====== Available data
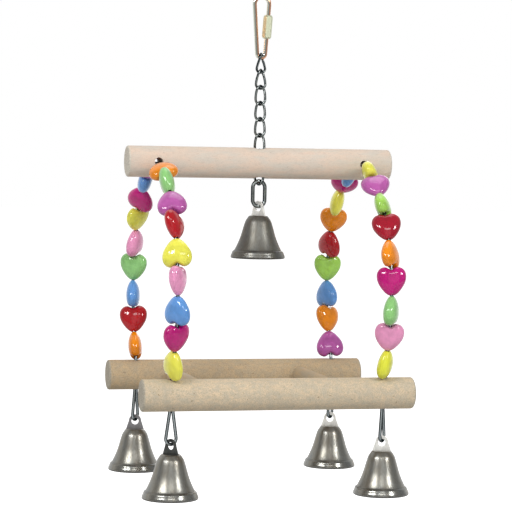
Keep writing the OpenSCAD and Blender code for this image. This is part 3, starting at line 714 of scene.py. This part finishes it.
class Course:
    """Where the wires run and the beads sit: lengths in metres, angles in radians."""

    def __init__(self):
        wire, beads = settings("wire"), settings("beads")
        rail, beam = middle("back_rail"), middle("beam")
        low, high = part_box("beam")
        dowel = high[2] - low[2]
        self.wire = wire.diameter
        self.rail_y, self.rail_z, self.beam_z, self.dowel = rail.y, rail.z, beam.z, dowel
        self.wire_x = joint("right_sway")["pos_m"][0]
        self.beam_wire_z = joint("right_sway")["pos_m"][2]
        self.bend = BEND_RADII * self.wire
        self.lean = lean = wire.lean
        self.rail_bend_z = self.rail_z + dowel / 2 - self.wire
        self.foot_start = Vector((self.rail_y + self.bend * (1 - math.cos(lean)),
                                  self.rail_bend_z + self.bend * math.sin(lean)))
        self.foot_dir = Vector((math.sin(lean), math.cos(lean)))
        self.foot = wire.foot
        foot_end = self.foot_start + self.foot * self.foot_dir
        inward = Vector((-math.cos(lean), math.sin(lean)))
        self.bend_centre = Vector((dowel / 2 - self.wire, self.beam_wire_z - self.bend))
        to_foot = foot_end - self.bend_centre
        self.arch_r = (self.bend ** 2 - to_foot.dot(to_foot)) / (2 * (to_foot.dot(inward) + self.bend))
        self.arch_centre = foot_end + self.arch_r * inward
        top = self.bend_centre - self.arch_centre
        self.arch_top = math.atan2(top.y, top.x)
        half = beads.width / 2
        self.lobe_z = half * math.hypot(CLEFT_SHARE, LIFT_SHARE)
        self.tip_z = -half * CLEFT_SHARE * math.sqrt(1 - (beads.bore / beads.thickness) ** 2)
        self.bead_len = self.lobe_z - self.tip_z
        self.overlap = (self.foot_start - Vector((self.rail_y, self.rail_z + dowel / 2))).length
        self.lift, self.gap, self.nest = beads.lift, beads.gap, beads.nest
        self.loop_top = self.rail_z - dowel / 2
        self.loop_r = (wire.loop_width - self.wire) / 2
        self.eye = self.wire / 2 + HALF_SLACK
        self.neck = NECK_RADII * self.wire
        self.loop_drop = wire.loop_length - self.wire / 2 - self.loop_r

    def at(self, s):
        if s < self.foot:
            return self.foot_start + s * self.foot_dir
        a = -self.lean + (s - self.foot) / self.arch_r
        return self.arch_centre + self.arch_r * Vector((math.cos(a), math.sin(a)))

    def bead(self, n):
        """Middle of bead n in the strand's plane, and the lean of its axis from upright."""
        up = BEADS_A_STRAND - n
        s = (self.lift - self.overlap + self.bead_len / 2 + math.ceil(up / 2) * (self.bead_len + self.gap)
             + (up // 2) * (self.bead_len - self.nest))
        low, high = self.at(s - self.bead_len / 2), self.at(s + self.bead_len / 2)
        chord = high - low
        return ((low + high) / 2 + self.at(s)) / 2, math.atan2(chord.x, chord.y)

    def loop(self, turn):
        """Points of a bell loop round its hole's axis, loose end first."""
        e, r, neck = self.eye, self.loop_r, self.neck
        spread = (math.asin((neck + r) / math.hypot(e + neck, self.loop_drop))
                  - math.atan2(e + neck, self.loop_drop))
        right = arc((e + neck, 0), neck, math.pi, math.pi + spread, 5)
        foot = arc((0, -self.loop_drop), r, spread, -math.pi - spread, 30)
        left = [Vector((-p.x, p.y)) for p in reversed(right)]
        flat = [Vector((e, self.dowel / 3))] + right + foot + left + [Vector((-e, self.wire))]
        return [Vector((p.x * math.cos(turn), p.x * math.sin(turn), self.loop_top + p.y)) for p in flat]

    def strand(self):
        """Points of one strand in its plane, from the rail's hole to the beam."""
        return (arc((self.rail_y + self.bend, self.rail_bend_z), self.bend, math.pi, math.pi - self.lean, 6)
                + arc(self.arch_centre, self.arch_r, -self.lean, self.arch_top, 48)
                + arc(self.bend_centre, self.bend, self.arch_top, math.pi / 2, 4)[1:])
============
Task details >> Copy the lines from the start of the data verbatim, stopping after the line containing "the wires run".

Result for this task >>
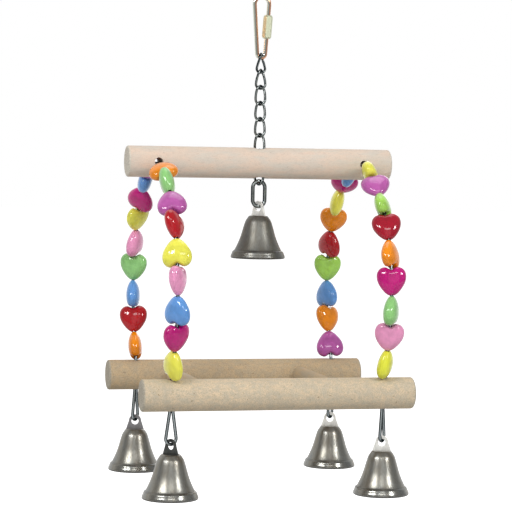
Keep writing the OpenSCAD and Blender code for this image. This is part 3, starting at line 714 of scene.py. This part finishes it.
class Course:
    """Where the wires run and the beads sit: lengths in metres, angles in radians."""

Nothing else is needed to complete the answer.